#### [Aim of the exercise]
Repeat exactly the lines running from the line that contains "basin_body();" to the line that contains "zip(*points))), Vector(map(max, zip(*points)))"; include both ends and add nothing.

#### [Dataset rows]
++++++++
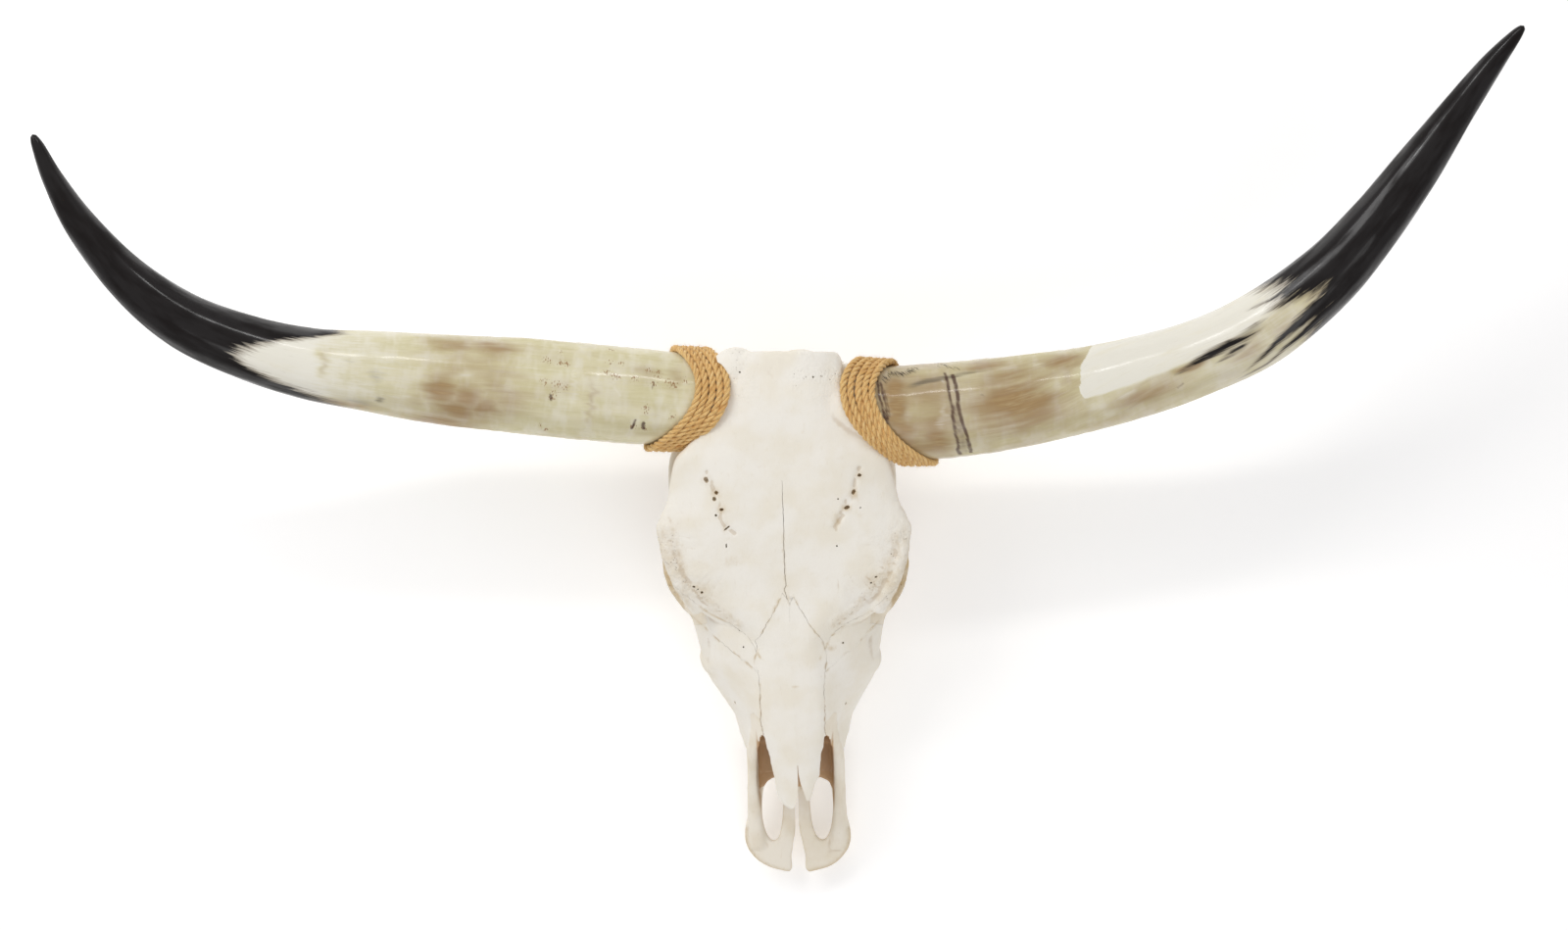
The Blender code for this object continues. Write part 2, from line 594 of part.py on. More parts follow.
++++++++
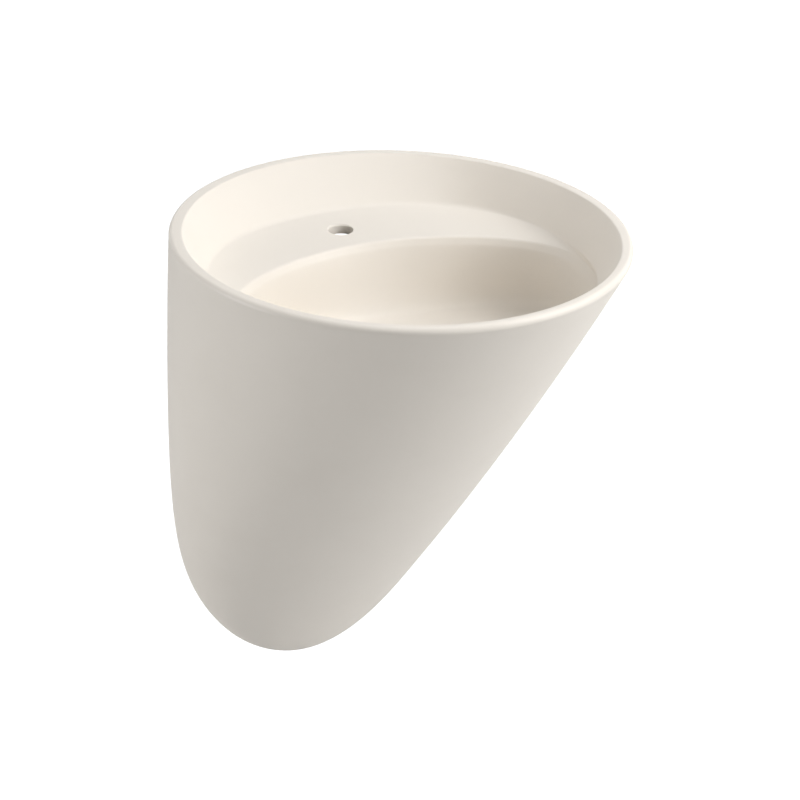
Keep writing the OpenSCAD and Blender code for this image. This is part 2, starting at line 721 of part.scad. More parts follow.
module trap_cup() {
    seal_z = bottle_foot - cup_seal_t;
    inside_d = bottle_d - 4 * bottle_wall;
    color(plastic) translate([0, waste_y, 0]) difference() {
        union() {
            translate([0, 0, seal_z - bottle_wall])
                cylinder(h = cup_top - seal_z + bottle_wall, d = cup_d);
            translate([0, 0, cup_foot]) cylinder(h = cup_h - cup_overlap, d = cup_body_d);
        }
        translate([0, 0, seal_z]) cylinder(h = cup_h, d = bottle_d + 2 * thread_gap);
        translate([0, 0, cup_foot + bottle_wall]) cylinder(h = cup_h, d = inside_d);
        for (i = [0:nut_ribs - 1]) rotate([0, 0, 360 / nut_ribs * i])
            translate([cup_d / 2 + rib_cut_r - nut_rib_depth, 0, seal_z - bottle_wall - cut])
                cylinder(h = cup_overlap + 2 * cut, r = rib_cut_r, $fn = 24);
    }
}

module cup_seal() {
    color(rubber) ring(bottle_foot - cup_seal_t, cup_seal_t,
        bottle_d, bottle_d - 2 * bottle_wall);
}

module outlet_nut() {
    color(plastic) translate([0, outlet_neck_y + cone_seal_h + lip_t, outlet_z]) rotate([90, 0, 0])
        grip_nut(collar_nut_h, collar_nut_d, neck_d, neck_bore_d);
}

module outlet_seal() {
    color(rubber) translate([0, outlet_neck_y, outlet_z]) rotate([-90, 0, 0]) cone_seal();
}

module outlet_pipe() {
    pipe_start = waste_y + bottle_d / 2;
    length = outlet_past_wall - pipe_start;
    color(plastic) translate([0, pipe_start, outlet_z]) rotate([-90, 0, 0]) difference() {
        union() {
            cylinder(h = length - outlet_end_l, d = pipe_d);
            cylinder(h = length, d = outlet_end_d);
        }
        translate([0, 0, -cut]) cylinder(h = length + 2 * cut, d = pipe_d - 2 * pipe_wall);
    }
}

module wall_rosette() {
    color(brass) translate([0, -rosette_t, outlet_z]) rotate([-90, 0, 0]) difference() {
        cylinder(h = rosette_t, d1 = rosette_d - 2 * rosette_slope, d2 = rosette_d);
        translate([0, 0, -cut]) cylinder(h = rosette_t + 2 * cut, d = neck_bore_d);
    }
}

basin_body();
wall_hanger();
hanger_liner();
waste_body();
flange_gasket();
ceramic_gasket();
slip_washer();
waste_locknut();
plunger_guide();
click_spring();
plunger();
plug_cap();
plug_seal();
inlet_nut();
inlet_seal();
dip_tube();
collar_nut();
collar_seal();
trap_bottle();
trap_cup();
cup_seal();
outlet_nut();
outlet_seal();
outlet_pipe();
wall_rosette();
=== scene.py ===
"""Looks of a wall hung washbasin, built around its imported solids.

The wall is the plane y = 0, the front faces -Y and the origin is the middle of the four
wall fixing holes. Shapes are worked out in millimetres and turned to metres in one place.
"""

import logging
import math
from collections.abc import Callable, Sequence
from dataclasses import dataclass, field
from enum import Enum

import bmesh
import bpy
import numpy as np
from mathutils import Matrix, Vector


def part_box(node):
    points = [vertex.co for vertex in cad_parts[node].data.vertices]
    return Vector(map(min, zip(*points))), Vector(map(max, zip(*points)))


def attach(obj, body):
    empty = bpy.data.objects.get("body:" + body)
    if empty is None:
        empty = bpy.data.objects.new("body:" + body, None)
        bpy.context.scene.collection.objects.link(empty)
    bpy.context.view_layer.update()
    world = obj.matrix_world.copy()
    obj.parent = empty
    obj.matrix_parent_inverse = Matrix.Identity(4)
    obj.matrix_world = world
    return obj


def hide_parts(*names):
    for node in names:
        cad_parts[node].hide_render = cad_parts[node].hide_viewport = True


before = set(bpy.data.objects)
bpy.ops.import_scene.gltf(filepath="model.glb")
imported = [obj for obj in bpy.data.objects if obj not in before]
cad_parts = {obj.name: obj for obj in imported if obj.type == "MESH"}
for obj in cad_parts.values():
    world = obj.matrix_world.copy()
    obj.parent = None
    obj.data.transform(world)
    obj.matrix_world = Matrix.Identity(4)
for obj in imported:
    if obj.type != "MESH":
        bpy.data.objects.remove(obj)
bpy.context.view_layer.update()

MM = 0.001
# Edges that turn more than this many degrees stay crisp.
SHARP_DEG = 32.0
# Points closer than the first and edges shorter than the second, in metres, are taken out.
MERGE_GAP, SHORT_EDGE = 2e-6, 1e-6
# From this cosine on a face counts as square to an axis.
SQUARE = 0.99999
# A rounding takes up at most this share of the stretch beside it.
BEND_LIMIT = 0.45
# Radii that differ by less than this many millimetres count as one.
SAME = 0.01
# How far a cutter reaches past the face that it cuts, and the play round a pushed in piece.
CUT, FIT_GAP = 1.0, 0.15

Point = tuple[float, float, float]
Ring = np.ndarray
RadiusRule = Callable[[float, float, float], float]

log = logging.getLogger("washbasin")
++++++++
#### [Final answer]
basin_body();
wall_hanger();
hanger_liner();
waste_body();
flange_gasket();
ceramic_gasket();
slip_washer();
waste_locknut();
plunger_guide();
click_spring();
plunger();
plug_cap();
plug_seal();
inlet_nut();
inlet_seal();
dip_tube();
collar_nut();
collar_seal();
trap_bottle();
trap_cup();
cup_seal();
outlet_nut();
outlet_seal();
outlet_pipe();
wall_rosette();
=== scene.py ===
"""Looks of a wall hung washbasin, built around its imported solids.

The wall is the plane y = 0, the front faces -Y and the origin is the middle of the four
wall fixing holes. Shapes are worked out in millimetres and turned to metres in one place.
"""

import logging
import math
from collections.abc import Callable, Sequence
from dataclasses import dataclass, field
from enum import Enum

import bmesh
import bpy
import numpy as np
from mathutils import Matrix, Vector


def part_box(node):
    points = [vertex.co for vertex in cad_parts[node].data.vertices]
    return Vector(map(min, zip(*points))), Vector(map(max, zip(*points)))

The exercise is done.